■ EXERCISE DIRECTIONS
Print all records exactly, leaving nothing out.

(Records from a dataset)
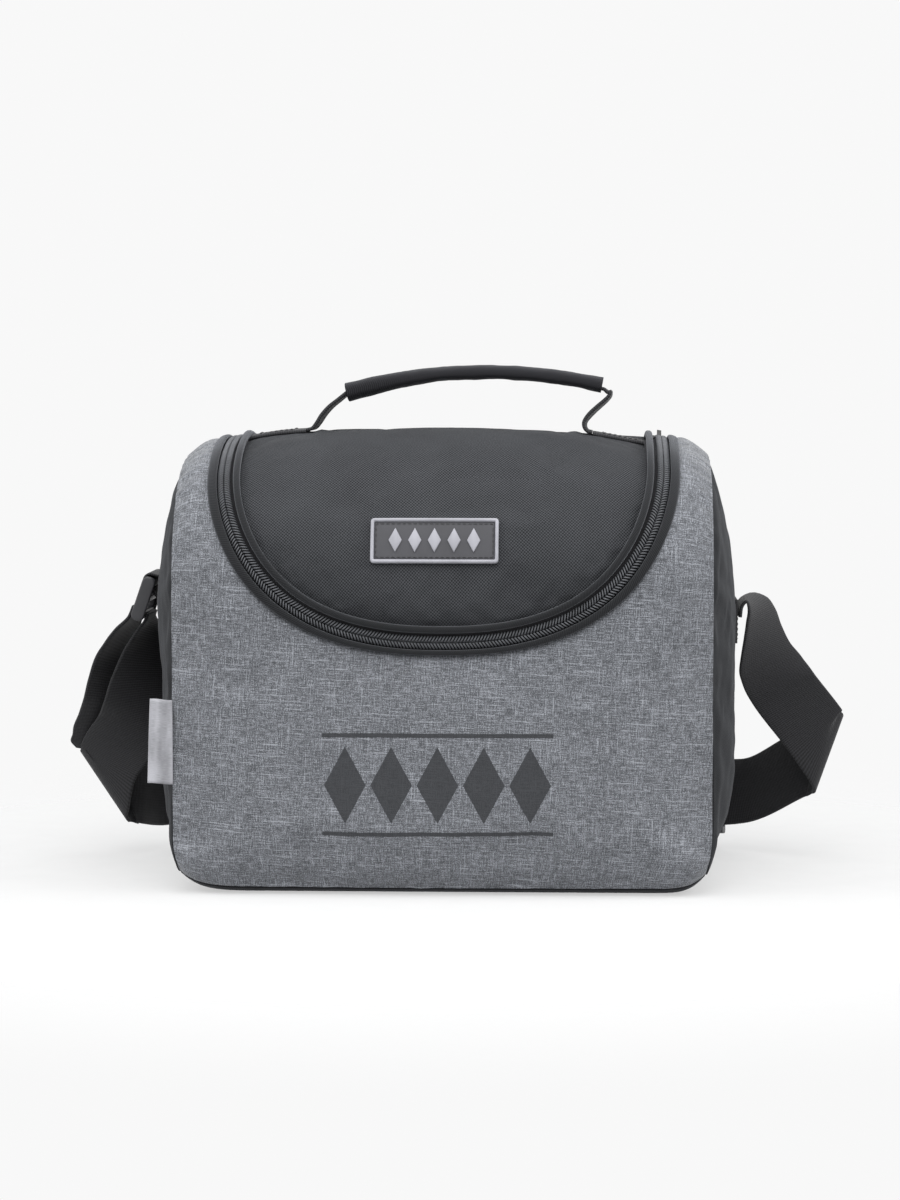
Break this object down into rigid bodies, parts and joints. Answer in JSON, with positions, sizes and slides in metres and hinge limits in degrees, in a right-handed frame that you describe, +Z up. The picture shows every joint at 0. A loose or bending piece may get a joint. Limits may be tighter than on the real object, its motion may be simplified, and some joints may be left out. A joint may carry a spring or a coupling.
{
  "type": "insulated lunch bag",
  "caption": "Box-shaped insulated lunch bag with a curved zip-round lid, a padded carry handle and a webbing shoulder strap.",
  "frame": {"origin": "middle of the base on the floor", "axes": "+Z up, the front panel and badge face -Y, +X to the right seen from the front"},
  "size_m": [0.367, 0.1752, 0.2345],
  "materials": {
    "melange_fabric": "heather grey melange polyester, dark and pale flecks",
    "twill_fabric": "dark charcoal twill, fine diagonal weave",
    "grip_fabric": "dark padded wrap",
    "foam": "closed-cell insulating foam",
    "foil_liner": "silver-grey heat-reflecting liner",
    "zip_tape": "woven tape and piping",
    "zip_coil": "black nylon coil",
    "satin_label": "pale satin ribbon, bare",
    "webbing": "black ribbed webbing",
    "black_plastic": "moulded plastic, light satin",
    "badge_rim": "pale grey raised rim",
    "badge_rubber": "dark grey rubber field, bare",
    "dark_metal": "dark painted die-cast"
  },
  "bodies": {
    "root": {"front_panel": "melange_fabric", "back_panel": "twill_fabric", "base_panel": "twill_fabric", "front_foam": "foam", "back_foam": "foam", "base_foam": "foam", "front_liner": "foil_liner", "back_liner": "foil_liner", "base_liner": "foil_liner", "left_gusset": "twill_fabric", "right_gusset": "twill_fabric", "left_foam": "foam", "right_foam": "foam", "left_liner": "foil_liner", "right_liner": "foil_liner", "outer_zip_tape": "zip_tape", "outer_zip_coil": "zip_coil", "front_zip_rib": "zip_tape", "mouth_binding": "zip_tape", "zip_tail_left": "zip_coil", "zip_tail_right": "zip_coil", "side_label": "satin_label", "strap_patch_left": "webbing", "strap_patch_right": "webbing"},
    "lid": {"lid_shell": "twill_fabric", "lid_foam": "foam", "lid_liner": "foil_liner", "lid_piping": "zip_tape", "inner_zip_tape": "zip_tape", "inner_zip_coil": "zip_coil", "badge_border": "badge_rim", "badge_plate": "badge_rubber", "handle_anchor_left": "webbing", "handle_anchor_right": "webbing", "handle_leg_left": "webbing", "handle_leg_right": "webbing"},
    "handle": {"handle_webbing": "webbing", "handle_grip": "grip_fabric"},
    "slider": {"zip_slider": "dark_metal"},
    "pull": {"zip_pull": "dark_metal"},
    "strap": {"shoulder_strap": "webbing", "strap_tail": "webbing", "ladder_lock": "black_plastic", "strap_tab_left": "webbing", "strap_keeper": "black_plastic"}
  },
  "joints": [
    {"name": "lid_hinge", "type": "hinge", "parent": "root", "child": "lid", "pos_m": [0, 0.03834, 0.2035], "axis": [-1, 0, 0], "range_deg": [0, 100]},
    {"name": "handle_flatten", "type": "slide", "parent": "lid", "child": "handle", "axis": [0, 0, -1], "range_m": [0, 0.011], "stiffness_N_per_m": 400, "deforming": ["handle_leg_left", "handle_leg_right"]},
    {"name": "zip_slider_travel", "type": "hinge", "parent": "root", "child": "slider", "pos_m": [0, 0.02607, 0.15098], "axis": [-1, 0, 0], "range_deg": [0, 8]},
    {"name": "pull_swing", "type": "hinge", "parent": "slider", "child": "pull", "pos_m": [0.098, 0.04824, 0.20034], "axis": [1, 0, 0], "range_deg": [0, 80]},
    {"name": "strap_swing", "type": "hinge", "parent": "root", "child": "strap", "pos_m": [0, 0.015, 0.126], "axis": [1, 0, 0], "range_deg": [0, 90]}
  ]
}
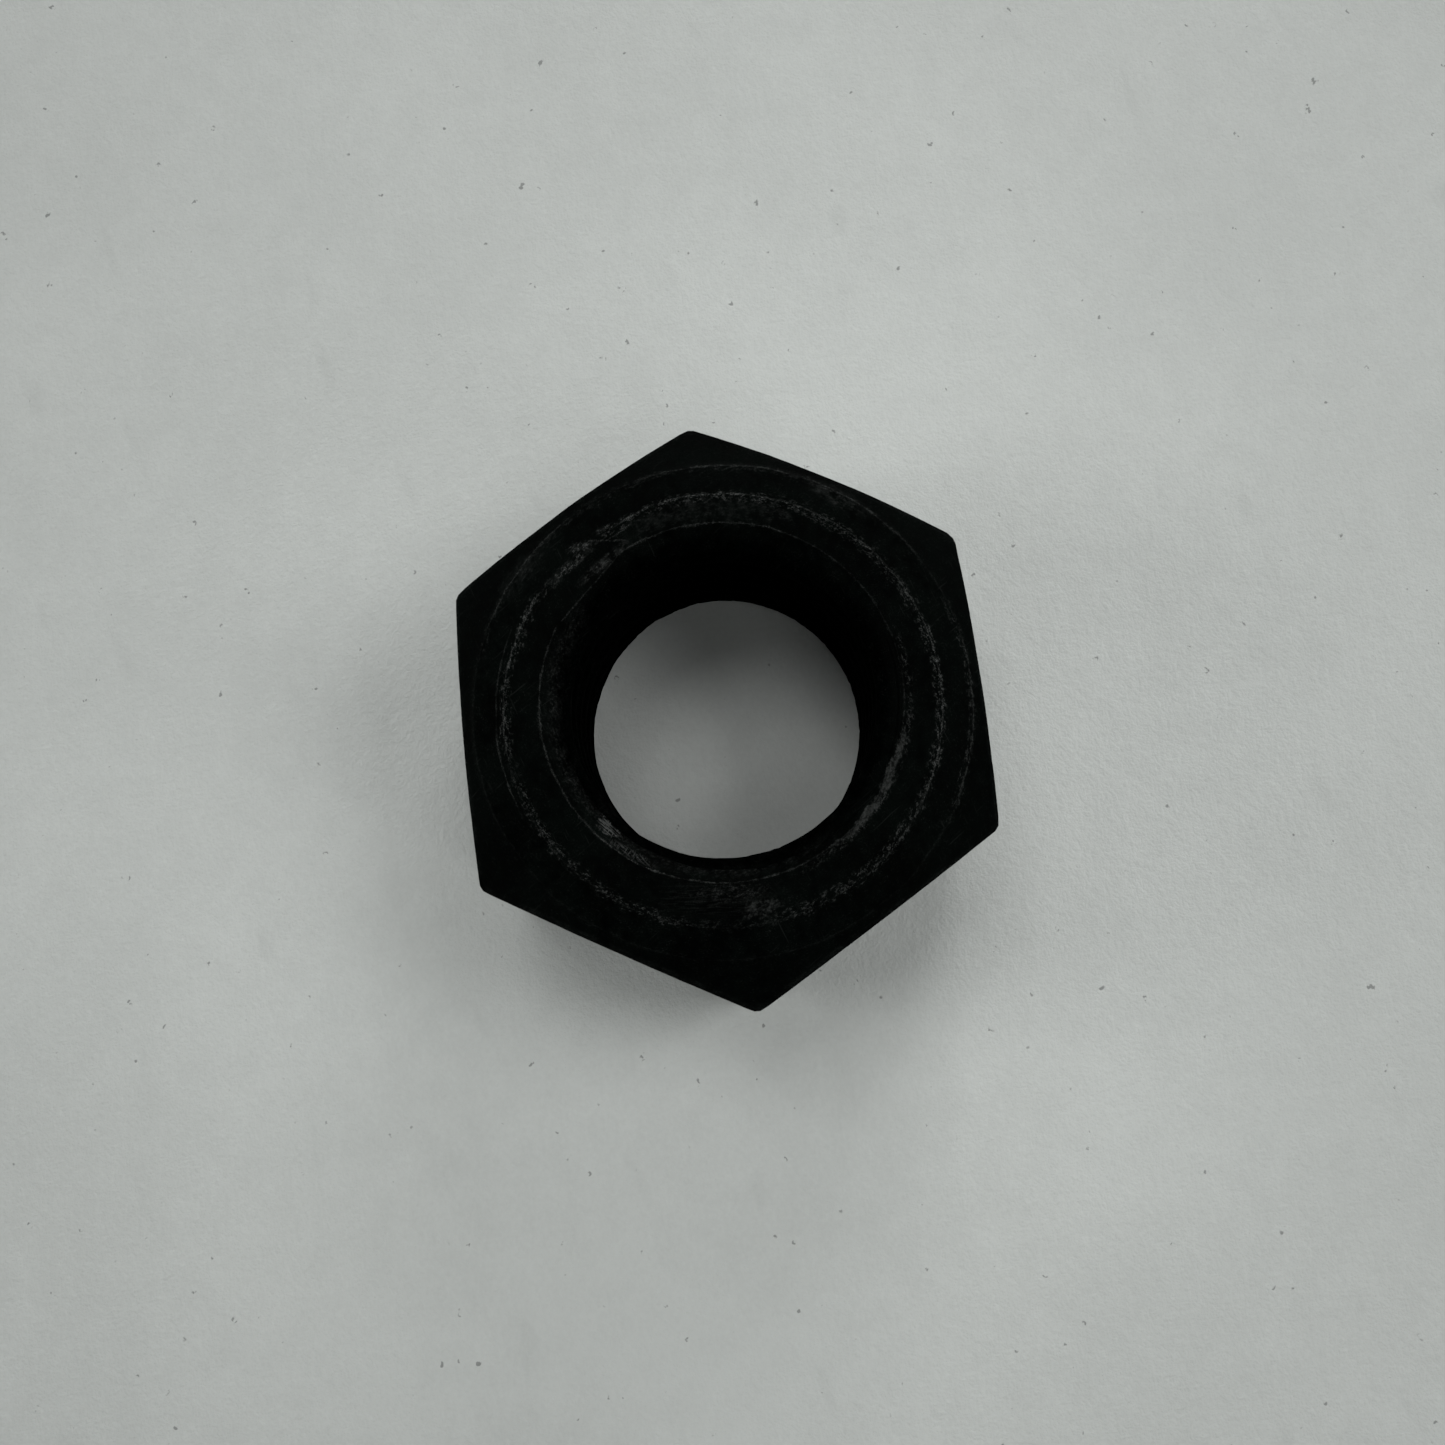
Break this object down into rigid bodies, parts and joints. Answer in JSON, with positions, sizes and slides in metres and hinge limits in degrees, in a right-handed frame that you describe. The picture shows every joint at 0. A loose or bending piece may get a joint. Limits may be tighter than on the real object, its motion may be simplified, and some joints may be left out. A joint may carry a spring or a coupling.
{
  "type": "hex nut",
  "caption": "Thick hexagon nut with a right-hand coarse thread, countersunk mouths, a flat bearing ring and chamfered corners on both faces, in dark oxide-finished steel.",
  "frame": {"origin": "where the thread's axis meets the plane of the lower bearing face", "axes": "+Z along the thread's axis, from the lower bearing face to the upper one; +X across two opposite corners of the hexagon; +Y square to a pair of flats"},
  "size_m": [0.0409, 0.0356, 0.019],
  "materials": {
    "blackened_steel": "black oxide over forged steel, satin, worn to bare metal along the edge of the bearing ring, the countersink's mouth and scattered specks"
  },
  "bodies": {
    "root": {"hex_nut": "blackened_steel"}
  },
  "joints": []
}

■ FULL SOLUTION
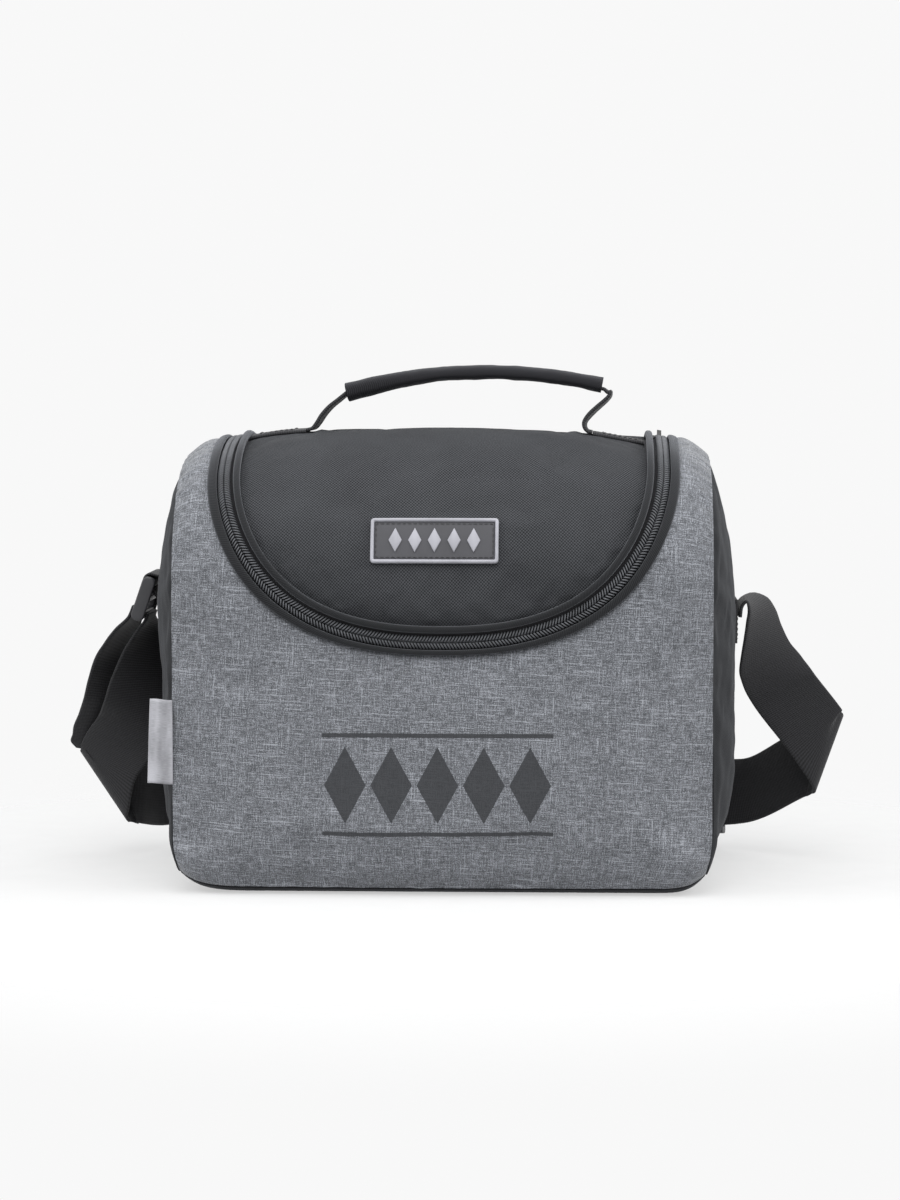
Break this object down into rigid bodies, parts and joints. Answer in JSON, with positions, sizes and slides in metres and hinge limits in degrees, in a right-handed frame that you describe, +Z up. The picture shows every joint at 0. A loose or bending piece may get a joint. Limits may be tighter than on the real object, its motion may be simplified, and some joints may be left out. A joint may carry a spring or a coupling.
{
  "type": "insulated lunch bag",
  "caption": "Box-shaped insulated lunch bag with a curved zip-round lid, a padded carry handle and a webbing shoulder strap.",
  "frame": {"origin": "middle of the base on the floor", "axes": "+Z up, the front panel and badge face -Y, +X to the right seen from the front"},
  "size_m": [0.367, 0.1752, 0.2345],
  "materials": {
    "melange_fabric": "heather grey melange polyester, dark and pale flecks",
    "twill_fabric": "dark charcoal twill, fine diagonal weave",
    "grip_fabric": "dark padded wrap",
    "foam": "closed-cell insulating foam",
    "foil_liner": "silver-grey heat-reflecting liner",
    "zip_tape": "woven tape and piping",
    "zip_coil": "black nylon coil",
    "satin_label": "pale satin ribbon, bare",
    "webbing": "black ribbed webbing",
    "black_plastic": "moulded plastic, light satin",
    "badge_rim": "pale grey raised rim",
    "badge_rubber": "dark grey rubber field, bare",
    "dark_metal": "dark painted die-cast"
  },
  "bodies": {
    "root": {"front_panel": "melange_fabric", "back_panel": "twill_fabric", "base_panel": "twill_fabric", "front_foam": "foam", "back_foam": "foam", "base_foam": "foam", "front_liner": "foil_liner", "back_liner": "foil_liner", "base_liner": "foil_liner", "left_gusset": "twill_fabric", "right_gusset": "twill_fabric", "left_foam": "foam", "right_foam": "foam", "left_liner": "foil_liner", "right_liner": "foil_liner", "outer_zip_tape": "zip_tape", "outer_zip_coil": "zip_coil", "front_zip_rib": "zip_tape", "mouth_binding": "zip_tape", "zip_tail_left": "zip_coil", "zip_tail_right": "zip_coil", "side_label": "satin_label", "strap_patch_left": "webbing", "strap_patch_right": "webbing"},
    "lid": {"lid_shell": "twill_fabric", "lid_foam": "foam", "lid_liner": "foil_liner", "lid_piping": "zip_tape", "inner_zip_tape": "zip_tape", "inner_zip_coil": "zip_coil", "badge_border": "badge_rim", "badge_plate": "badge_rubber", "handle_anchor_left": "webbing", "handle_anchor_right": "webbing", "handle_leg_left": "webbing", "handle_leg_right": "webbing"},
    "handle": {"handle_webbing": "webbing", "handle_grip": "grip_fabric"},
    "slider": {"zip_slider": "dark_metal"},
    "pull": {"zip_pull": "dark_metal"},
    "strap": {"shoulder_strap": "webbing", "strap_tail": "webbing", "ladder_lock": "black_plastic", "strap_tab_left": "webbing", "strap_keeper": "black_plastic"}
  },
  "joints": [
    {"name": "lid_hinge", "type": "hinge", "parent": "root", "child": "lid", "pos_m": [0, 0.03834, 0.2035], "axis": [-1, 0, 0], "range_deg": [0, 100]},
    {"name": "handle_flatten", "type": "slide", "parent": "lid", "child": "handle", "axis": [0, 0, -1], "range_m": [0, 0.011], "stiffness_N_per_m": 400, "deforming": ["handle_leg_left", "handle_leg_right"]},
    {"name": "zip_slider_travel", "type": "hinge", "parent": "root", "child": "slider", "pos_m": [0, 0.02607, 0.15098], "axis": [-1, 0, 0], "range_deg": [0, 8]},
    {"name": "pull_swing", "type": "hinge", "parent": "slider", "child": "pull", "pos_m": [0.098, 0.04824, 0.20034], "axis": [1, 0, 0], "range_deg": [0, 80]},
    {"name": "strap_swing", "type": "hinge", "parent": "root", "child": "strap", "pos_m": [0, 0.015, 0.126], "axis": [1, 0, 0], "range_deg": [0, 90]}
  ]
}
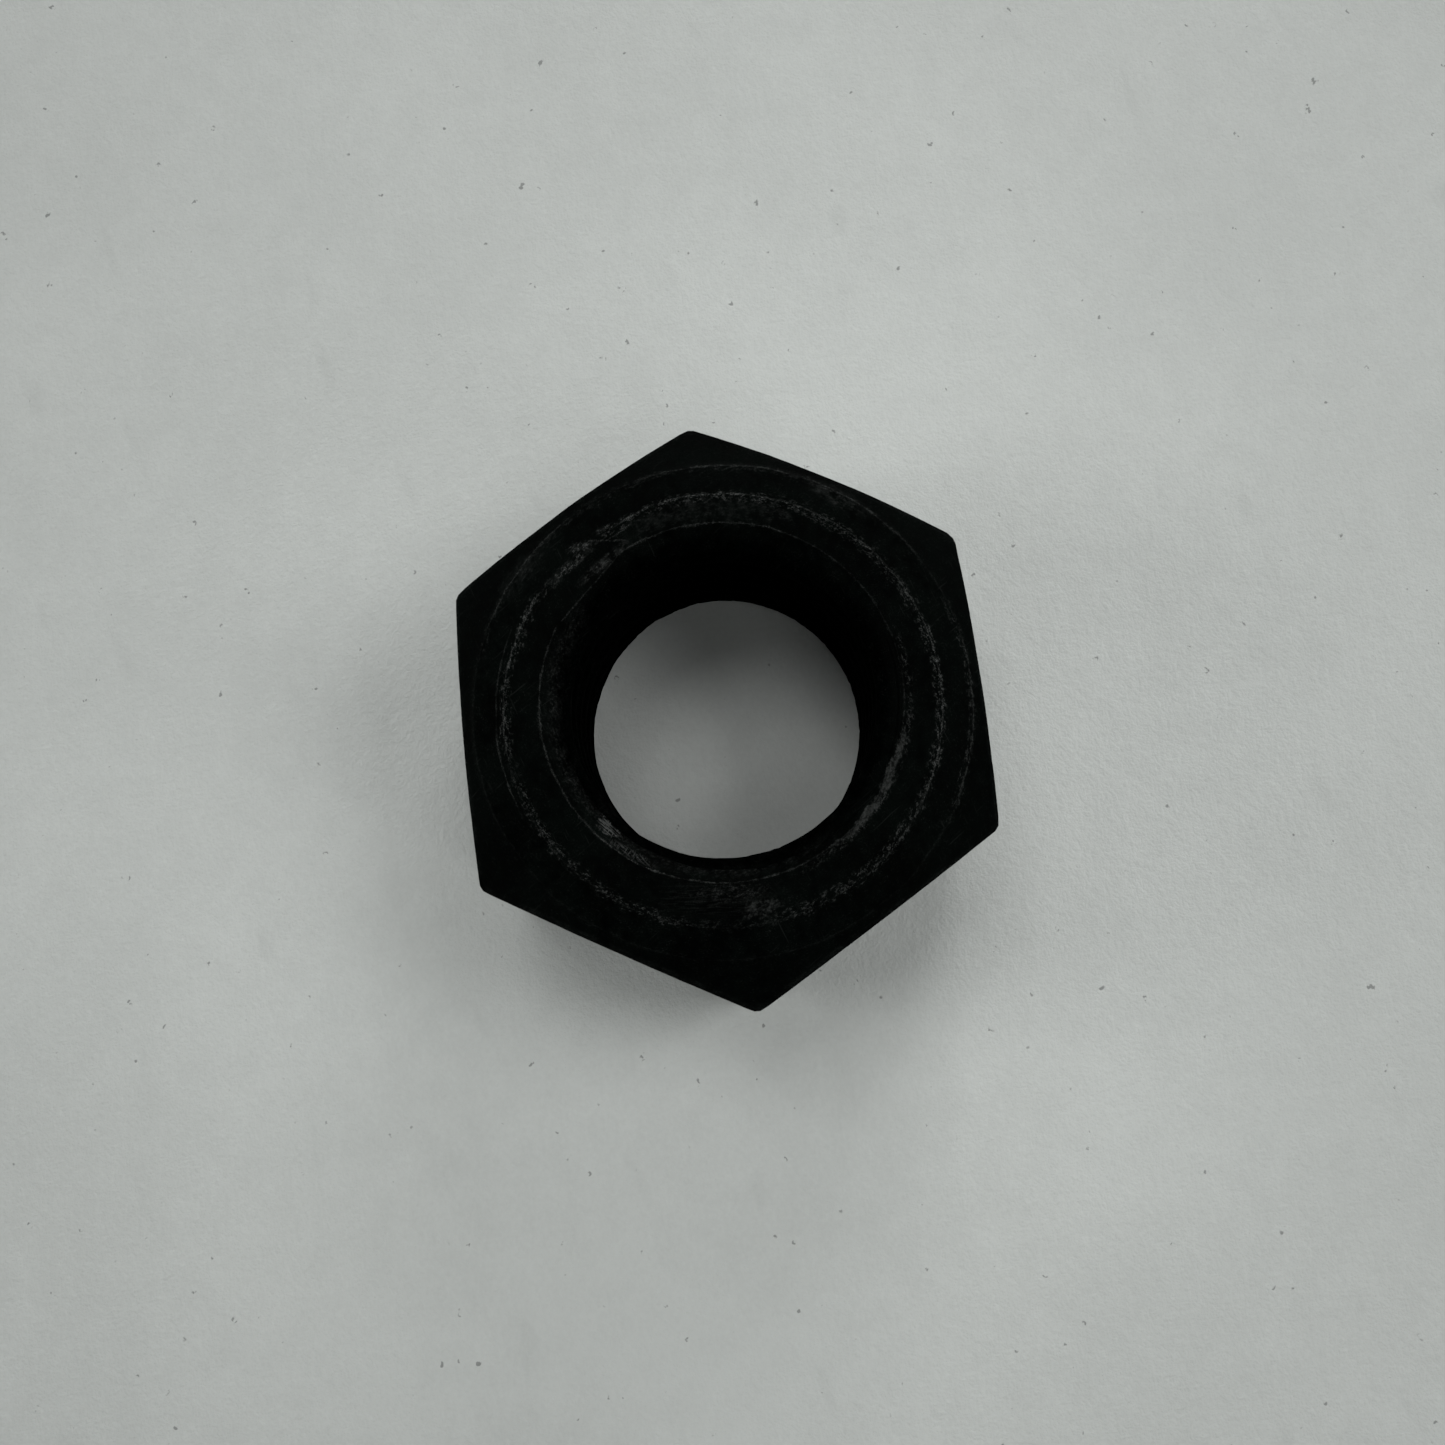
Break this object down into rigid bodies, parts and joints. Answer in JSON, with positions, sizes and slides in metres and hinge limits in degrees, in a right-handed frame that you describe. The picture shows every joint at 0. A loose or bending piece may get a joint. Limits may be tighter than on the real object, its motion may be simplified, and some joints may be left out. A joint may carry a spring or a coupling.
{
  "type": "hex nut",
  "caption": "Thick hexagon nut with a right-hand coarse thread, countersunk mouths, a flat bearing ring and chamfered corners on both faces, in dark oxide-finished steel.",
  "frame": {"origin": "where the thread's axis meets the plane of the lower bearing face", "axes": "+Z along the thread's axis, from the lower bearing face to the upper one; +X across two opposite corners of the hexagon; +Y square to a pair of flats"},
  "size_m": [0.0409, 0.0356, 0.019],
  "materials": {
    "blackened_steel": "black oxide over forged steel, satin, worn to bare metal along the edge of the bearing ring, the countersink's mouth and scattered specks"
  },
  "bodies": {
    "root": {"hex_nut": "blackened_steel"}
  },
  "joints": []
}